(Exercise material):

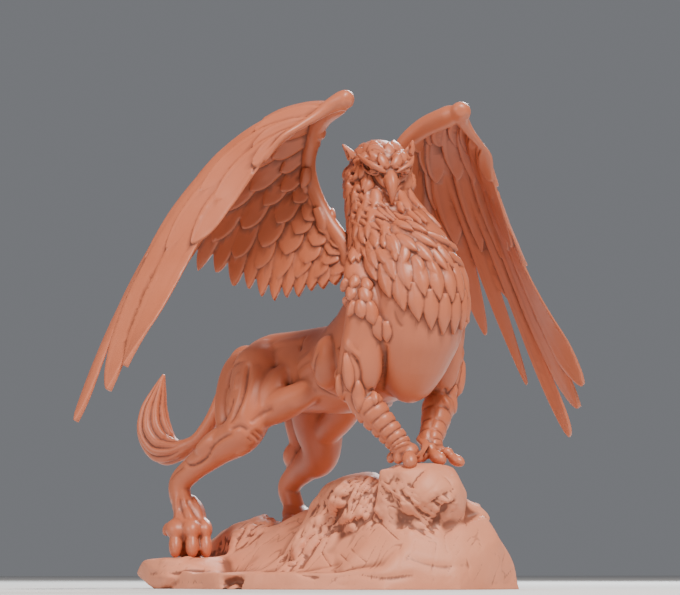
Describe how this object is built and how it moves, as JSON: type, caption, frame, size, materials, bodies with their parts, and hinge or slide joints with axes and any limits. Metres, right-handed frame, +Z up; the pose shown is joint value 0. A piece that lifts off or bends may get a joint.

--

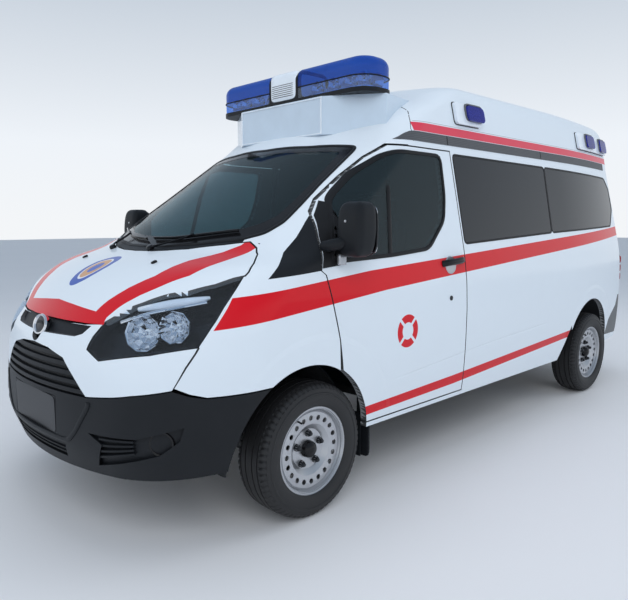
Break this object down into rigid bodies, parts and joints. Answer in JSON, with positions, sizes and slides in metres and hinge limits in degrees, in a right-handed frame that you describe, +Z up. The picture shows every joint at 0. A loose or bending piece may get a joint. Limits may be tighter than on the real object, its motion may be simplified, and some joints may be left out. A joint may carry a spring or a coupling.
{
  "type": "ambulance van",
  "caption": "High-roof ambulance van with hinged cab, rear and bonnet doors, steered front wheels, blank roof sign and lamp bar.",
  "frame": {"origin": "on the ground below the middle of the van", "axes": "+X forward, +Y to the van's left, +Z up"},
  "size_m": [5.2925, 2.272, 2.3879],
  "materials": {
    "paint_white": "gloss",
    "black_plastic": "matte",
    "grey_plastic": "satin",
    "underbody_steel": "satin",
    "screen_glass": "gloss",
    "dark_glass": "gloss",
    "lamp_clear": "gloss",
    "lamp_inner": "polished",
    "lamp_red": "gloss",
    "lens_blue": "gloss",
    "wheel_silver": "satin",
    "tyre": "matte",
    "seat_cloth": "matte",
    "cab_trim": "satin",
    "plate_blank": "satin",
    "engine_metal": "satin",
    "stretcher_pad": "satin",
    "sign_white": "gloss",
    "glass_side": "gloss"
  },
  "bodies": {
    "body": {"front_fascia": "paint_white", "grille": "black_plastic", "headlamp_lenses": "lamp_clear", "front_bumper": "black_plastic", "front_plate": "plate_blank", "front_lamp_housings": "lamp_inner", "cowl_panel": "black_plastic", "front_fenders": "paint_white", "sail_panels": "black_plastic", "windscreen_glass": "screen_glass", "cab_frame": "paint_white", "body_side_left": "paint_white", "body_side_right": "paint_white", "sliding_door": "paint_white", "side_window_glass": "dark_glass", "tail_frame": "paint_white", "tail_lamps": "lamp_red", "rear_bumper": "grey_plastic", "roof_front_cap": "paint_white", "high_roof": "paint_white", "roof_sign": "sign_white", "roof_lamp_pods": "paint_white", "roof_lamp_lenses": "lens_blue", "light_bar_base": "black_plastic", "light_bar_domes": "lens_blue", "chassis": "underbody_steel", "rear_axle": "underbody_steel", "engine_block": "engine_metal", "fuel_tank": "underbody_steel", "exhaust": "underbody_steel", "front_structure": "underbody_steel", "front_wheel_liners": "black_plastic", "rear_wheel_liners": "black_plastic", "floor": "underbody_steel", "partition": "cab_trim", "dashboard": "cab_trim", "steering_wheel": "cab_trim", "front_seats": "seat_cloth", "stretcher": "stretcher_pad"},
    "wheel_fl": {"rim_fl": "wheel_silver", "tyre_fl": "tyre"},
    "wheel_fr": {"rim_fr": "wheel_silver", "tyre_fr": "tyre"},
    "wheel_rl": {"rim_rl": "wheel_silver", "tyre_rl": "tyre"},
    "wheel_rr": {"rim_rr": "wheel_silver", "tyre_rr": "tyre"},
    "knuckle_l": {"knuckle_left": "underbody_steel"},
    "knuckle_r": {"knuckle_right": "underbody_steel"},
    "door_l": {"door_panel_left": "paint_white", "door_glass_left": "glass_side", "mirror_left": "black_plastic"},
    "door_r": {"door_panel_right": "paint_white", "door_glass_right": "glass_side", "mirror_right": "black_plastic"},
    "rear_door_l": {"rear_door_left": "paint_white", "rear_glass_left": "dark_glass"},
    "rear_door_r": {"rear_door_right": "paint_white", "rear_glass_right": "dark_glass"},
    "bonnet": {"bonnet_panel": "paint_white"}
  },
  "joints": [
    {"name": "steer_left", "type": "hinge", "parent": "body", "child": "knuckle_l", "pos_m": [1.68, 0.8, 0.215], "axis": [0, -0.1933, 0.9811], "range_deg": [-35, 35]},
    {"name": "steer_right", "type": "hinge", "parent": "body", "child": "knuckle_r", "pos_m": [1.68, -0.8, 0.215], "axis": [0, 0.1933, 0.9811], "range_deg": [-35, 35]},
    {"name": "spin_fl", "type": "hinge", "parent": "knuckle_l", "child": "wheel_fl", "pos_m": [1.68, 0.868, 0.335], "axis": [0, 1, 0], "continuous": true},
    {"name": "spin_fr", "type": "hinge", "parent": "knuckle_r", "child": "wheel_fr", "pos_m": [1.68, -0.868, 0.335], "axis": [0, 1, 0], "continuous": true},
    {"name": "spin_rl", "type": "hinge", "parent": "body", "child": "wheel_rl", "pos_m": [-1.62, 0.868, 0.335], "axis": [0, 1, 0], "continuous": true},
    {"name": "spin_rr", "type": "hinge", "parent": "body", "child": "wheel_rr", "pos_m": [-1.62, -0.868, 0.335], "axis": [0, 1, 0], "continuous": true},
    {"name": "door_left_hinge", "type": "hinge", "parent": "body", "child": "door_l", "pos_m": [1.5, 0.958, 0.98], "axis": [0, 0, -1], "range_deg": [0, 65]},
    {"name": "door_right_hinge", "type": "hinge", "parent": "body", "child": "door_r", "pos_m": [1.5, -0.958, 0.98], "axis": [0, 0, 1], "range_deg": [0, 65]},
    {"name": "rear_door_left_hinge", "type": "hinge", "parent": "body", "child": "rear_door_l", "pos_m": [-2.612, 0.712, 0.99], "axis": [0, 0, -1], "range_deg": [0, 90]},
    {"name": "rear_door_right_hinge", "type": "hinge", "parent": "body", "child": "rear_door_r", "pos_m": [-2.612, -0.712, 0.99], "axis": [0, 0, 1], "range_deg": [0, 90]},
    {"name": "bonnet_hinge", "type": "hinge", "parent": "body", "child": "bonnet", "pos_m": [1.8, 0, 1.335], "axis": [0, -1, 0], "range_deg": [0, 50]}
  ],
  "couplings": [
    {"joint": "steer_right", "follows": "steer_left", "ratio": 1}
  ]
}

(Exercise requirements):
Within the data above, pick out all lines holding the word "that".

(Answer in full):
Describe how this object is built and how it moves, as JSON: type, caption, frame, size, materials, bodies with their parts, and hinge or slide joints with axes and any limits. Metres, right-handed frame, +Z up; the pose shown is joint value 0. A piece that lifts off or bends may get a joint.
Break this object down into rigid bodies, parts and joints. Answer in JSON, with positions, sizes and slides in metres and hinge limits in degrees, in a right-handed frame that you describe, +Z up. The picture shows every joint at 0. A loose or bending piece may get a joint. Limits may be tighter than on the real object, its motion may be simplified, and some joints may be left out. A joint may carry a spring or a coupling.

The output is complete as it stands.